## Directions:
Give back the exact lines spanning from the line with "hook in pair(latch_hook())])" to the line with "depsgraph = bpy.context.evaluated_depsgraph_get()", with both of those lines included and no others.

[Entries with model source code]
+++
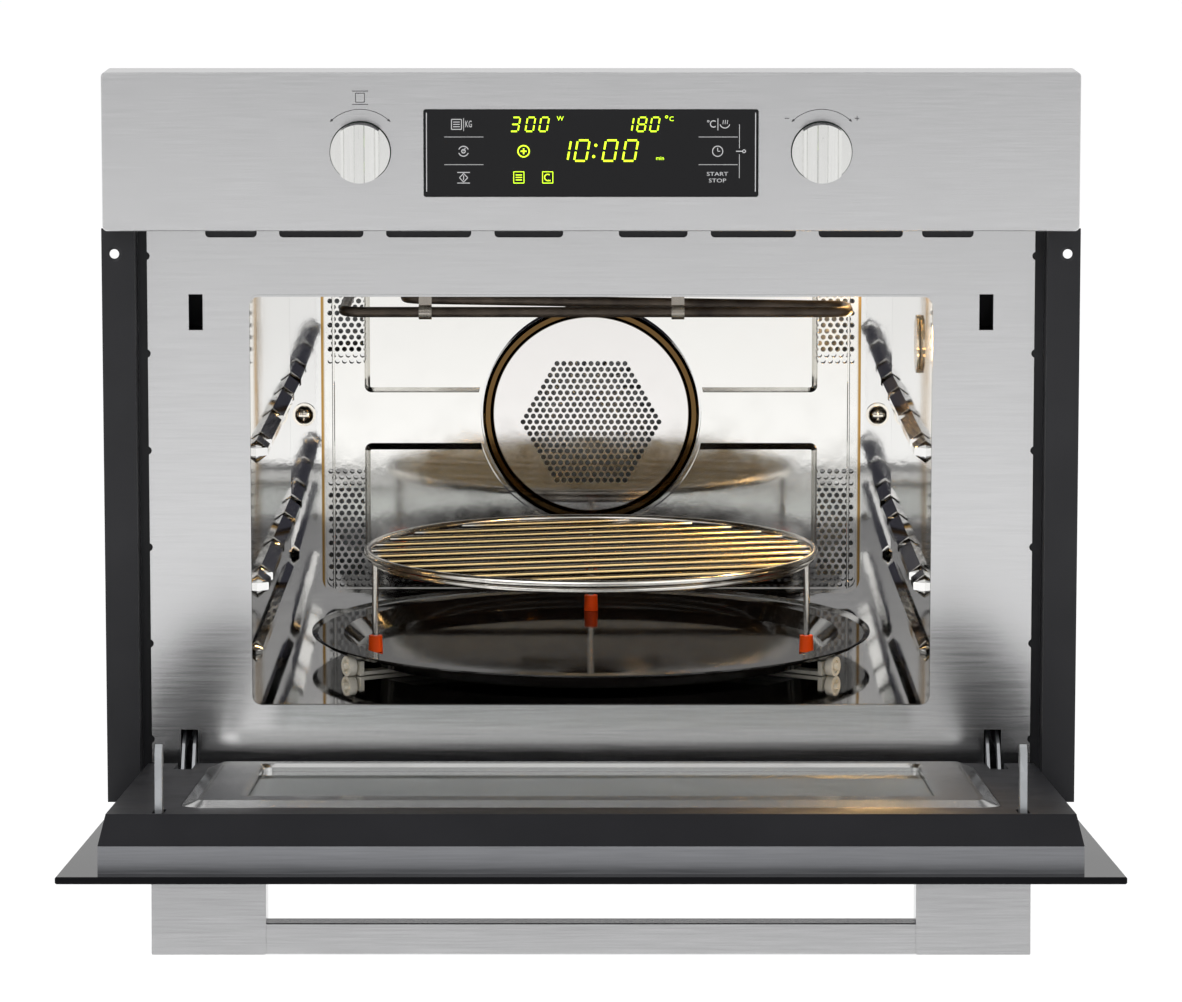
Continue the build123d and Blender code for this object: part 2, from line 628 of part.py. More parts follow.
def lamp():
    x = CAVITY_HALF
    lens = rod("x", 18.4, (x - 3.2, LAMP_Y, LAMP_Z), 2.6) - rod("x", 16, (x - 1.9, LAMP_Y, LAMP_Z), 5)
    save("lamp_lens", lens)
    holder = rod("x", 22, (x + 2, LAMP_Y, LAMP_Z), 30) - rod("x", 20.5, (x + 1, LAMP_Y, LAMP_Z), 29.5)
    save("oven_lamp", holder + rod("x", 6, (x + 6, LAMP_Y, LAMP_Z), 25))


def latch_box():
    """Switch carrier behind the face plate with a roof that the hook catches."""
    y0 = FACE_FRONT + 3.6
    outer = box((HOOK_X - 12, HOOK_X + 12), (y0, y0 + 48), (286, 326))
    inner = box((HOOK_X - 6, HOOK_X + 6), (y0 - 1, y0 + 44), (292, 320.5))
    return outer - inner


def hinge_cassette():
    y0 = FACE_FRONT + 3.6
    outer = box((HINGE_X - 8, HINGE_X + 8), (y0, y0 + 95), (22, 64))
    inner = box((HINGE_X - 6.5, HINGE_X + 6.5), (y0 - 1, y0 + 93), (20, 62.5))
    return outer - inner


def hinge_arm():
    """Two steel strips that come out of the slot, joined by the riveted hinge pin."""
    y0, z0 = PIVOT_Y, PIVOT_Z
    outline = [(y0 - 4.5, z0 + 1.5), (y0 - 1, z0 + 5.5), (FACE_FRONT - 4, 38), (FACE_FRONT + 8, 43.5),
               (FACE_FRONT + 70, 43.5), (FACE_FRONT + 70, 34), (FACE_FRONT + 10, 34), (FACE_FRONT + 1, 29),
               (y0 + 5, z0 - 1.5), (y0 + 2, z0 - 4.0), (y0 - 2.5, z0 - 4.0)]
    arm = rod("x", PIN_R, (HINGE_X - 12, y0, z0), 24)
    for a in (-4.2, 2.4):
        arm += profile_x(outline, HINGE_X + a, HINGE_X + a + 1.8)
    return arm


# ---- door, modelled closed ----
def hinge_notch(y0, y1):
    """Room for the hinge arm over the whole swing."""
    return box((HINGE_X - 5.6, HINGE_X + 5.6), (y0, y1), (GLASS_BOTTOM - 2, 52.0))


def pin_hole(shape):
    for x in (-HINGE_X - 13, HINGE_X - 13):
        shape -= rod("x", PIN_R + 0.05, (x, PIVOT_Y, PIVOT_Z), 26)
    return shape


def door_glass():
    body = plate_xz(WIDTH, GLASS_BOTTOM, GLASS_TOP, GLASS_BACK - GLASS, GLASS, 1.5)
    faces = body.faces().sort_by(Axis.Y)
    return chamfer(faces[0].edges() + faces[-1].edges(), 0.7)


FRAME_HALF = 275.0
FRAME_BACK = FLANGE - 0.6


def door_frame():
    body = box((-FRAME_HALF, FRAME_HALF), (GLASS_BACK, FRAME_BACK), (GLASS_BOTTOM, LINER_TOP))
    body -= box((-FRAME_HALF + 17, FRAME_HALF - 17), (GLASS_BACK - 1, FRAME_BACK + 1), (24, LINER_TOP - 18))
    notch = hinge_notch(FLANGE - 9, FLANGE + 1)
    return pin_hole(body - notch - mirrored(notch))


def door_liner():
    y0 = FRAME_BACK + 0.2
    side = [(y0, GLASS_BOTTOM), (y0, LINER_TOP), (LINER_BACK, LINER_FLAT_TOP), (LINER_BACK, GLASS_BOTTOM + 6)]
    body = profile_x(side, -FRAME_HALF, FRAME_HALF)
    for x_side in (-1, 1):
        wedge = Face(Wire.make_polygon([
            Vector(x_side * FRAME_HALF, y0 + 0.01, 0), Vector(x_side * (FRAME_HALF + 5), y0, 0),
            Vector(x_side * (FRAME_HALF + 5), LINER_BACK + 1, 0),
            Vector(x_side * (FRAME_HALF - 3), LINER_BACK + 1, 0),
        ], close=True))
        body -= extrude(wedge, 400, dir=(0, 0, 1))
    body -= plate_xz(2 * PLATE_HALF + 0.6, PLATE_Z[0] - 0.3, PLATE_Z[1] + 0.3, y0 - 1, 30, 14)
    notch = hinge_notch(y0 - 1, LINER_BACK + 1)
    body = body - notch - mirrored(notch)
    slot = box((HOOK_X - 3.4, HOOK_X + 3.4), (y0 - 1, LINER_BACK + 1), (HOOK_Z - 11, HOOK_Z + 11))
    body = body - slot - mirrored(slot)
    return pin_hole(body)


def plate_groove(width, low, high, corner):
    """Shallow groove around the inner plate, in from its bevel."""
    outer = plate_xz(width, low, high, LINER_BACK + 2.0, 3, corner)
    return outer - plate_xz(width - 2.4, low + 1.2, high - 1.2, LINER_BACK + 1, 5, corner - 1.2)


def on_window_edge(point):
    """Whether a point lies on the raised edge of the window opening."""
    level = abs(point.Y - (LINER_BACK + PLATE_RISE)) < 0.01
    return level and abs(point.X) < WINDOW_HALF + 1 and WINDOW_Z[0] - 1 < point.Z < WINDOW_Z[1] + 1


PLATE_RISE = 3.4


def door_inner_plate():
    """Stainless plate, raised with a broad bevel, and a sunk frame around the window."""
    y0 = LINER_BACK - 5.0
    base = plate_xz(2 * PLATE_HALF, *PLATE_Z, y0, 5.0, 14)
    crown = Pos(0, LINER_BACK, sum(PLATE_Z) / 2) * Rot(-90, 0, 0) * extrude(
        RectangleRounded(2 * PLATE_HALF - 1, PLATE_Z[1] - PLATE_Z[0] - 1, 13.5), PLATE_RISE, taper=68)
    body = base + crown
    window = plate_xz(2 * WINDOW_HALF, *WINDOW_Z, y0 - 1, 20, 7)
    body -= window
    mouth_edges = [edge for edge in body.edges() if on_window_edge(edge.center())]
    body = chamfer(mouth_edges, 2.2)
    return body - plate_groove(2 * PLATE_HALF - 20, PLATE_Z[0] + 10, PLATE_Z[1] - 10, 9.0)


def door_parts():
    save("door_glass", opened(door_glass()))
    save("door_frame", opened(door_frame()))
    save("door_liner", opened(door_liner()))
    save("door_inner_plate", opened(door_inner_plate()))
    glass = plate_xz(2 * WINDOW_HALF - 0.6, WINDOW_Z[0] + 0.3, WINDOW_Z[1] - 0.3, LINER_BACK - 4.4, 3.2, 6.7)
    save("window_glass", opened(glass))
    screen = plate_xz(2 * PLATE_HALF - 2, PLATE_Z[0] + 1, PLATE_Z[1] - 1, LINER_BACK - 6.4, 1.0, 12)
    save("window_screen", opened(screen))
    handle()


HANDLE_HALF = 245.5
POST = 64.0
GRIP = 17.6
REACH = 42.0
HANDLE_Z = (308.0, 332.0)


def handle():
    """Two end blocks and a flat bar between them, standing out from the glass."""
    y0 = GLASS_BACK - GLASS
    post = box((HANDLE_HALF - POST, HANDLE_HALF), (y0 - REACH, y0), HANDLE_Z)
    post = chamfer(post.edges().filter_by(Axis.Z), 0.5)
    half = HANDLE_HALF - POST - 0.1
    bar = box((-half, half), (y0 - REACH, y0 - REACH + GRIP), HANDLE_Z)
    bar = chamfer(bar.edges().filter_by(Axis.X), 0.6)
    save("handle_end_right", opened(post))
    save("handle_end_left", opened(mirrored(post)))
    save("handle_bar", opened(bar))


HOOK_REACH = 38.0


def latch_hook():
    """Sprung hook that stands out of the liner; it turns on a pin inside the door."""
    y0, y1 = FRAME_BACK + 1.2, LINER_BACK + HOOK_REACH
    z = HOOK_Z
    outline = [(y0, z - 8), (y0, z + 6), (y1 - 14, z + 6.5), (y1 - 5, z + 6.5), (y1, z + 1), (y1 - 1, z - 3),
               (y1 - 12, z - 7), (y1 - 14, z - 2.5), (LINER_BACK + 3, z - 3), (LINER_BACK - 2, z - 8)]
    return profile_x(outline, HOOK_X - 2.0, HOOK_X + 2.0)


def case_screws():
    """Tapered screw heads on the casing's back and sides."""
    head = Cone(4, 2.6, 2, align=(Align.CENTER, Align.CENTER, Align.MIN))
    heads = []
    for x in (-262, 262):
        for z in (40, 215, 390):
            heads.append(Pos(x, REAR, z) * Rot(-90, 0, 0) * head)
    for side in (-1, 1):
        for y in (-150, 0, 150):
            heads.append(Pos(side * (CASING_HALF + SHEET), y, 402) * Rot(0, side * 90, 0) * head)
    return heads


def main():
    os.makedirs("parts", exist_ok=True)
    save("control_panel", fascia())
    display_parts()
    save("left_knob", knob(-KNOB_X))
    save("right_knob", knob(KNOB_X))
    save("right_side_trim", flange())
    save("left_side_trim", mirrored(flange()))
    save("face_plate", face_plate())
    save("chassis_plate", chassis_plate())
    cavity()
    save("cavity_rear_wall", rear_wall())
    save("rear_panel", rear_panel())
    save("fan_cover", fan_cover())
    save("rear_studs", [rear_stud(-196.8), rear_stud(196.8)])
    save("grill_element", grill_element())
    save("grill_brackets", grill_brackets())
    save("turntable_plate", turntable_plate())
    save("drive_hub", drive_hub())
    save("roller_support", roller_support())
    for i, angle in enumerate(ROLLER_ANGLES):
        save(f"roller_{i + 1}", roller(angle))
    save("wire_rack", wire_rack())
    save("rack_feet", rack_feet())
    save("fan_wheel", fan_wheel())
    save("fan_housing", fan_housing())
    save("ring_heater", ring_heater())
    save("fan_motor", fan_motor())
    casing()
    microwave_source()
    blower()
    power_supply()
    save("turntable_motor", turntable_motor())
    lamp()
    save("latch_boxes", pair(latch_box()))
    save("hinge_cassettes", pair(hinge_cassette()))
    save("hinge_arms", pair(hinge_arm()))
    door_parts()
    save("latch_hooks", [opened(hook) for hook in pair(latch_hook())])
    save("case_screws", case_screws())


main()
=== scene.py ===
import json
import math

import bmesh
import bpy
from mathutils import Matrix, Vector


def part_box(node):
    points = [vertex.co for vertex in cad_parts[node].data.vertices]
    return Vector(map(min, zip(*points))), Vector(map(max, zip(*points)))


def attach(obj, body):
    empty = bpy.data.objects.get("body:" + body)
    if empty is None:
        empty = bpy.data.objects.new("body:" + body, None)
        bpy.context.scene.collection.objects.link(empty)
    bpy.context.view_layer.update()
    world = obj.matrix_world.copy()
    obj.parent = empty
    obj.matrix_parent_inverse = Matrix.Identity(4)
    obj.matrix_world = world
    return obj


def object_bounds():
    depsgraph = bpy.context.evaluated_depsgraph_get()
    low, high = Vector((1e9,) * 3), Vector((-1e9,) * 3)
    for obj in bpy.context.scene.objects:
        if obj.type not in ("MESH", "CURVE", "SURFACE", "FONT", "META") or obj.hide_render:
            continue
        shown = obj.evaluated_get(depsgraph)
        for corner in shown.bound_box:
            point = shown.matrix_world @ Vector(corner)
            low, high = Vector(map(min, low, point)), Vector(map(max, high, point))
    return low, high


# A built-in compact oven with its door open, in metres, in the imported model's frame.

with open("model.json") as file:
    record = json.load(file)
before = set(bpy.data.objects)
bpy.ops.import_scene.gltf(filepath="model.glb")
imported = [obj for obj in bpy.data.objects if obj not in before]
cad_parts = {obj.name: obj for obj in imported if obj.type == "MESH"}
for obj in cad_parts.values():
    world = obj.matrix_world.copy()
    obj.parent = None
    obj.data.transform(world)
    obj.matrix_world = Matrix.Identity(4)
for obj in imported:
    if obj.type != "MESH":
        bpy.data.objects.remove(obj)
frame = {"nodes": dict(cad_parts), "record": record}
CAD_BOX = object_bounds()
MM = 0.001


# ---- named colours ----
STEEL = (0.70, 0.70, 0.705)
POLISHED = (0.8, 0.79, 0.77)
# painted shade: the dark golden brown given to the fan cover's bevel ring
BEVEL_SHADE_BROWN = (0.13, 0.075, 0.028)
STRAW = (0.42, 0.25, 0.07)
RACK_GOLD = (0.93, 0.70, 0.36)
RACK_BRIGHT = (0.80, 0.77, 0.72)
WHITE = (1, 1, 1)


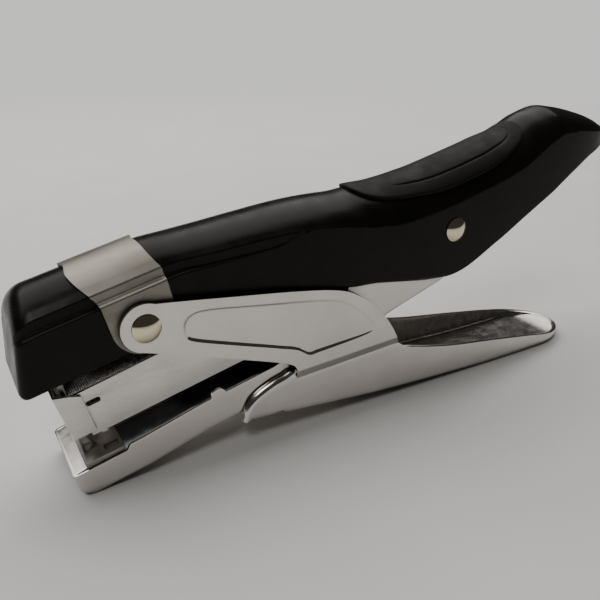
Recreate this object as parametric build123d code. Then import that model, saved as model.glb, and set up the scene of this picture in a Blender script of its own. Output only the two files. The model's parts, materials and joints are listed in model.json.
+++
## Expected output:
    save("latch_hooks", [opened(hook) for hook in pair(latch_hook())])
    save("case_screws", case_screws())


main()
=== scene.py ===
import json
import math

import bmesh
import bpy
from mathutils import Matrix, Vector


def part_box(node):
    points = [vertex.co for vertex in cad_parts[node].data.vertices]
    return Vector(map(min, zip(*points))), Vector(map(max, zip(*points)))


def attach(obj, body):
    empty = bpy.data.objects.get("body:" + body)
    if empty is None:
        empty = bpy.data.objects.new("body:" + body, None)
        bpy.context.scene.collection.objects.link(empty)
    bpy.context.view_layer.update()
    world = obj.matrix_world.copy()
    obj.parent = empty
    obj.matrix_parent_inverse = Matrix.Identity(4)
    obj.matrix_world = world
    return obj


def object_bounds():
    depsgraph = bpy.context.evaluated_depsgraph_get()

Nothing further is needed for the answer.